Le terme vietnamien « Việt Kiều », que l’on pourrait traduire par « Vietnamien-ne-s de l’étranger » ou encore « overseas Vietnamese », a pris des connotations différentes au fil de l’Histoire récente du Vietnam et notamment au moment de la constitution de la diaspora en 1975. Terme ambigu, pas toujours accepté par les personnes qu’il est censé désigner ou au contraire revendiqué comme « état d’esprit » par certains, « Việt Kiều» a été et est l’objet de nombreuses opérations de recyclage : on le retrouve ainsi transposé directement en vietnamien dans des ouvrages en français et en anglais, accompagné de traductions/définitions plus ou moins complètes. Depuis les années 2000, le terme « Việt Kiều » s’est en effet glissé aussi bien dans les travaux de chercheur-se-s occidentaux en sciences humaines que dans les œuvres des artistes de la diaspora vietnamienne. Ainsi, tel un parapluie qu’on ouvre de manière plus ou moins large, il semble que ce mot, particulièrement propice au recyclage, couvre des réalités différentes et mouvantes en fonction de la situation et du locuteur.

Lucas Kervegan, “Ce que vous avez voulu nommer mon classicisme” : du recyclage d’un concept d’histoire littéraire par Francis Ponge dans les années 1940.
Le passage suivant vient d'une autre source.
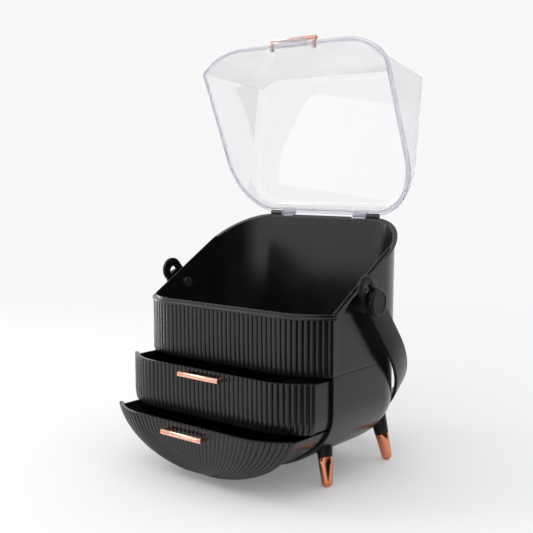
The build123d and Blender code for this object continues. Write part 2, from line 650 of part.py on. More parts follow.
# Hinge pins, fast in the tray's lugs; knobs and their screws, which turn with the strap
for side, hand in ((-1, "left"), (1, "right")):
    with BuildPart() as hinge_pin:
        rod(side * (KNUCKLE_X[0] + 1), side * (LUG_X[1] - WALL), HINGE_Y, HINGE_Z, HINGE_PIN_R)
    hinge_pin.part.label = f"hinge_pin_{hand}"
    export_step(hinge_pin.part, f"parts/hinge_pin_{hand}.step")

    with BuildPart() as spacer:
        rod(side * HALF_WIDTH, side * (HALF_WIDTH + SPACER_THICK), KNOB_Y, KNOB_Z, SPACER_R)
        rod(
            side * (HALF_WIDTH - 1), side * (HALF_WIDTH + SPACER_THICK + 1), KNOB_Y, KNOB_Z,
            STEM_R + STEM_GAP, mode=Mode.SUBTRACT,
        )
    spacer.part.label = f"handle_spacer_{hand}"
    export_step(spacer.part, f"parts/handle_spacer_{hand}.step")

    with BuildPart() as knob:
        rod(side * KNOB_IN, side * (KNOB_IN + KNOB_THICK), KNOB_Y, KNOB_Z, KNOB_R)
        fillet(faces().sort_by(Axis.X)[-1 if side > 0 else 0].edges(), KNOB_EDGE)
        rod(
            side * (KNOB_IN + KNOB_THICK - KNOB_DISH), side * (KNOB_IN + KNOB_THICK), KNOB_Y, KNOB_Z,
            KNOB_DISH_R, mode=Mode.SUBTRACT,
        )
        rod(side * STEM_END, side * (KNOB_IN + 1), KNOB_Y, KNOB_Z, STEM_R)
        rod(
            side * STEM_END, side * (STEM_END + KNOB_SCREW_BITE), KNOB_Y, KNOB_Z, KNOB_SCREW_R,
            mode=Mode.SUBTRACT,
        )
    knob.part.label = f"handle_knob_{hand}"
    export_step(knob.part, f"parts/handle_knob_{hand}.step")

    with BuildPart() as knob_screw:
        rod(side * STEM_END, side * (STEM_END + KNOB_SCREW_BITE), KNOB_Y, KNOB_Z, KNOB_SCREW_R)
        rod(side * (STEM_END - KNOB_SCREW_HEAD), side * STEM_END, KNOB_Y, KNOB_Z, KNOB_SCREW_HEAD_R)
    knob_screw.part.label = f"handle_knob_screw_{hand}"
    export_step(knob_screw.part, f"parts/handle_knob_screw_{hand}.step")

# Strap: two straight ends with keyhole slots and a half round bow between them
LEAN = radians(STRAP_LEAN)
DOWN = (0, sin(LEAN), -cos(LEAN))
ACROSS = (0, cos(LEAN), sin(LEAN))
with BuildPart() as carry_strap:
    bow_place = Plane(origin=(0, CREASE_Y + KNOB_Y, KNOB_Z), x_dir=(1, 0, 0), z_dir=ACROSS)
    with BuildSketch(bow_place) as strap_bow:
        with Locations((0, STRAP_STRAIGHT)):
            Circle(STRAP_OUT)
            Circle(STRAP_IN, mode=Mode.SUBTRACT)
            Rectangle(3 * STRAP_OUT, 2 * STRAP_OUT, align=(Align.CENTER, Align.MAX), mode=Mode.SUBTRACT)
    extrude(amount=STRAP_WIDTH / 2, both=True)
    for x in (-STRAP_OUT, STRAP_IN):
        end_place = Plane(origin=(x, CREASE_Y + KNOB_Y, KNOB_Z), x_dir=DOWN, z_dir=(1, 0, 0))
        with BuildSketch(end_place) as strap_end:
            with Locations(((STRAP_STRAIGHT - STRAP_END) / 2, 0)):
                Rectangle(STRAP_STRAIGHT + STRAP_END, STRAP_WIDTH)
            with Locations((-STRAP_END, 0)):
                Circle(STRAP_WIDTH / 2)
            with Locations((0, 0), (-SLOT_THROW, 0)):
                Circle(SLOT_LOBE_R, mode=Mode.SUBTRACT)
            with Locations((-SLOT_THROW / 2, 0)):
                Rectangle(SLOT_THROW, 2 * (STEM_R + SLOT_GAP), mode=Mode.SUBTRACT)
        extrude(strap_end.sketch, amount=STRAP_THICK)
carry_strap.part.label = "carry_strap"
export_step(carry_strap.part, "parts/carry_strap.step")

# Legs: a cone scribed to the housing with a plug through its wall, and a tip on a spigot
for place_name, leg_place in LEGS.items():
    with BuildPart() as leg_plug:
        with Locations(leg_place.location):
            Cylinder(PLUG_R, LEG_TOP + 8, align=STANDING)
        add(casing_block.part, mode=Mode.INTERSECT)
        add(casing_room.part, mode=Mode.SUBTRACT)

    with BuildPart() as leg_cone:
        with Locations(leg_place.location * Location((0, 0, TIP_TOP))):
            Cone(TIP_TOP_R, LEG_TOP_R, LEG_TOP - TIP_TOP, align=STANDING)
        add(casing_block.part, mode=Mode.SUBTRACT)
        add(leg_plug.part)
        with Locations(leg_place.location * Location((0, 0, TIP_TOP))):
            Cylinder(
                SPIGOT_R + SPIGOT_GAP, 2 * (SPIGOT_DEEP + 0.5),
                align=(Align.CENTER, Align.CENTER, Align.CENTER), mode=Mode.SUBTRACT,
            )
    leg_cone.part.label = f"leg_{place_name}"
    export_step(leg_cone.part, f"parts/leg_{place_name}.step")

    with BuildPart() as leg_tip:
        with Locations(leg_place.location):
            Sphere(FOOT_R)
            Cone(FOOT_R, TIP_TOP_R, TIP_TOP, align=STANDING)
            Cylinder(SPIGOT_R, TIP_TOP + SPIGOT_DEEP, align=STANDING)
        with Locations((0, 0, 0)):
            Box(3 * HALF_WIDTH, 3 * HALF_WIDTH, 20, align=HANGING_FREE, mode=Mode.SUBTRACT)
    leg_tip.part.label = f"leg_tip_{place_name}"
    export_step(leg_tip.part, f"parts/leg_tip_{place_name}.step")
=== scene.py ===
import bmesh
import bpy
import json
import numpy as np
from math import asin, cos, pi, radians, sin, tan
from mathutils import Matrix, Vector


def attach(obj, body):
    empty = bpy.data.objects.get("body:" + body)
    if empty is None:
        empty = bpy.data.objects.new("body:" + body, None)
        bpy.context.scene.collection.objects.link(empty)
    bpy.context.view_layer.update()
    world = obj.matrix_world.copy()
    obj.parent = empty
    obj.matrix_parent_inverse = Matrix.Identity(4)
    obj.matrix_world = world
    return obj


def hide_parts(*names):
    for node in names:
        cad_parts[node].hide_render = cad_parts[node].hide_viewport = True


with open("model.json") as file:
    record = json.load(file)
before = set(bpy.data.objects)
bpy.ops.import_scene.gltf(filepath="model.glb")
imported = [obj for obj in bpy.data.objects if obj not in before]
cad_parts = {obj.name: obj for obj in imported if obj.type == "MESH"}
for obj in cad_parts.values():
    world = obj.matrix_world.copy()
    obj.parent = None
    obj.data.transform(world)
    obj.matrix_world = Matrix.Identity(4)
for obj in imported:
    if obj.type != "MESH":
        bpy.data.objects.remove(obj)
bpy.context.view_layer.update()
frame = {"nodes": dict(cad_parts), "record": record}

# Sizes of the unit in millimetres, as in the part's source; y counts from the front creases
CREASE_Y = -52.8
HALF_WIDTH, FRONT_BOW, FRONT_FLAT = 128.0, 23.5, 74.0
BACK_DEPTH, BACK_LEAN, CORNER_R, WALL = 151.0, 2.0, 56.0, 2.6
BELLY_Z, BELLY_DEPTH, UNDERSIDE_Z = 84.0, 74.0, 12.0
FRONT_RECEDE, BACK_RECEDE = 1.5, 0.25
SEAM_Z, SEAM_GAP, RIM_Z, FLOOR = 122.8, 0.4, 183.1, 2.6
SLOPE = tan(radians(30.4))
REEDS, REED_PROUD = 44, 1.3
LEDGE_OUT, LEDGE_THICK, LIP_INSET, LIP_HEIGHT, LIP_END = 3.0, 2.5, 1.4, 3.0, 105.0
REAR_WALL = BACK_DEPTH + BACK_LEAN
HINGE_Y, HINGE_Z, LID_OPEN = 158.0, 275.6, 97.4
BARREL_R, LUG_X, KNUCKLE_X = 3.2, (62.6, 78.4), (44.0, 62.1)
REACH = HALF_WIDTH - FRONT_FLAT
BOW_R = (REACH**2 + FRONT_BOW**2) / (2 * FRONT_BOW)
FLAT_SHARE = FRONT_FLAT / (FRONT_FLAT + BOW_R * asin(REACH / BOW_R))
HULL_INSET, DRAWER_WALL, DRAWER_BACK, DRAWER_CORNER_R = 3.4, 2.2, 128.0, 34.0
UPPER_OUT, LOWER_OUT, UPPER_PULL_Z, LOWER_PULL_Z = 30.0, 57.5, 115.2, 58.8
LID_REST, LID_ROUND, LID_OUT, LID_WALL = 183.4, 10.0, 1.4, 1.8
LID_TOP = RIM_Z + SLOPE * (REAR_WALL + LID_OUT) + 12.3
LID_INSET, LID_BACK_INSET, LID_FLANGE_OUT = 9.5, 1.6, 2.8
KNOB_Y, KNOB_Z, STRAP_LEAN, STRAP_STRAIGHT = 53.0, 194.0, 39.6, 65.0
STRAP_IN, STRAP_OUT, KNOB_IN, KNOB_OUT = 137.3, 141.2, 141.5, 147.5

# Points at which a level sheet's faces meet, in the tray and the lid and in the drawers
POLE_Y, DRAWER_POLE_Y = 60.0, 40.0

# Tray: what is cut away for the lid's knuckles, the lugs and the stop for the upper drawer
NOTCH_X, NOTCH_BEHIND = (42.9, 62.65), 140.0
LUG_DOWN = 11.5
STOP_X, STOP_Y, STOP_Z = 30.0, (17.4, 20.0), 116.8

# Housing: the tabs that the tray is screwed to and the rails under the lower drawer
TAB_X, TAB_Y, TAB_HALF, TAB_Z = (112.4, 126.5), (16.0, 100.0), 6.0, (120.0, 122.4)
RAIL_X, RAIL_Y, RAIL_Z = (15.5, 20.5), (1.0, 94.0), (14.0, 15.1)

# Drawers: inside of the front, floor, rounded top edge, and where the front's back face stands
INSIDE_BOW, DRAWER_FLOOR, DRAWER_CREST, FRONT_END = 20.9, 2.4, 0.6, -0.5

# Lid: the notch for the lugs, the flange's section as shares of its reach and heights above the rim,
# the rows of points next to the rim, and where the knuckles join the lid's rear wall
LID_NOTCH_X, LID_NOTCH_BEHIND = (62.12, 79.02), 148.0
FLANGE = ((0, 2.0), (0.85, 2.0), (0.96, 2.12), (1, 2.5), (1, 3.4), (0.95, 3.8), (0.8, 4.0), (0, 4.0))
FLANGE_TOP, OVER_FLANGE, NEAR_RIM = 4.0, 4.2, 6.2
KNUCKLE_FRONT, KNUCKLE_UP = 0.8, 4.7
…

Francis Ponge classique ? L’hypothèse, qui pourrait, au premier abord, surprendre, est
devenue un lieu commun depuis que l’auteur de La Table l’a lui-même légitimée par la somme qu’il consacra à Malherbe dans les années 1950 et 1960. C’est toutefois aux décennies
précédentes que je souhaite m’intéresser dans cette communication qui retracera l’entrée dans son lexique du vocable « classicisme », tiré de l’histoire littéraire et objet d’une vogue
importante au début du XXème siècle. Il s’agit d’un cas à la fois prototypique et original de recyclage. Depuis ses premiers pas en littérature, dans les années 1920, l’auteur de Proêmes s’est vu qualifié de « classique », tandis que, au début des années 1940, c’est Albert Camus qui lui accole à nouveau ce terme. Face aux analyses qui sont livrées de son œuvre, Ponge, malgré un certain malaise, se voit progressivement contraint de recycler le mot « classicisme ». Mieux : ce recyclage est un recyclage « au carré », puisque, tout en tentant de les ranger derrière ses propres préoccupations, il l’effectue à partir du recyclage que certains de ses contemporains en font et contre celui-ci. S’il confère à cette étiquette une signification nouvelle, Ponge n’en donne aucune définition claire : le sens de ce concept « en étoile » ne s’éclaire qu’en le mettant en rapport avec d’autres notions. À visée anthropologique, le classicisme de Ponge est à la fois communiste et anti-catholique : il s’agit de mettre en place les conditions d’édification d’un homme nouveau, libéré des chimères religieuses. C’est la place que Ponge confère à l’histoire littéraire dans son recyclage qui explique ces étranges rapprochements. Il en tire moins un ensemble de principes esthétiques qu’une vision de l’histoire, et « classicisme », chez lui, est le nom d’une dynamique historique : comme la littérature du début du XVIIème a ouvert la voie à une transformation de la société et de l’homme, son œuvre doit préparer un âge nouveau où le communisme, version moderne de l’absolutisme, remplacerait le monde bourgeois. Loin d’être un mot polémique aux relents traditionalistes et conservateurs, le classicisme de Ponge est tendu vers l’avenir.